Farewell, Bill Withers

Sad news this week with the death of Bill Withers on Monday. He was a wonderful singer and songwriter and his 1981 ‘Greatest Hits’ album is up there with the very best ‘best ofs’ ever issued. It really is ten tracks of perfection.

Although he topped the Billboard Hot 100 in America in 1972 with ‘Lean On Me’, surprisingly, he only ever had one top ten single in the UK – ‘Lovely Day’. It was a hit twice, reaching number seven when first released in 1977 and then number four when remixed in 1988. By that point Withers had effectively retired, fed up with Columbia (who he’d signed with in 1975) refusing to release the music he presented to them, something that resulted in a frankly ridiculous seven year gap between ‘Bout Love in 1978 and the final album, 1985’s Watching You Watching Me.

On reflection, it seems a real shame that an artist of Bill Withers’ calibre was driven away; disillusioned from the industry, in his mid-forties.
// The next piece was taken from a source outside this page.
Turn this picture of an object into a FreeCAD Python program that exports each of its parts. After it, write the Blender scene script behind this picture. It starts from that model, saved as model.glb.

It was the 1980s, I guess, which were choppy waters for some artists to navigate and while label mate Leonard Cohen managed to embrace the sounds and styles of that decade and win over new fans with I’m Your Man (in 1988), the same didn’t happen with Withers who just wanted to write and sing songs his way (with Bill gone Columbia brought in Ben Liebrand to remix ‘Lovely Day’, which to be fair, worked from a commercial point of view).

Bill Withers / The Complete Sussex and Columbia Albums box set
This Grammy-winning box set was released in 2012 and is now out of print

So yes, there really should be more of them, but the songs he gave us do endure. As a teenager, I remember putting the pieces of the jigsaw together. ‘Lovely Day’ was included on the Now That’s What I Call Music’s compilation The Summer Album (much played in my Dad’s car in the summer of 1986) and I then realised that this was the guy that wrote and sang the classics ‘Ain’t No Sunshine’ and ‘Lean On Me’. A decade or so later ‘Who Is he (And What Is He To You)?’ was used memorably in Quentin Tarantino’s Jackie Brown.

One imagines someone at the record label is already working on plans to bring new (or old) products to the marketplace, but in terms of what to buy, you can’t go wrong with the greatest hits pictured above. Collectors’ looking to dig much deeper should opt for Sony’s 2012 The Complete Sussex and Columbia Albums 9CD box set. It’s pretty good and even won Best Historical Album Grammy in 2014. It includes the Live at Carnegie Hall album (also available as a stereo-only MoFi SACD). Sadly the box set is out of print, so you’ll have to look around.

Bill wrote a note for the booklet that came with that box set. At the end he says “I remember a lot of good times making this music and the good things that happened to me as a result. Mostly, I remember what I am remembered for, the songs.”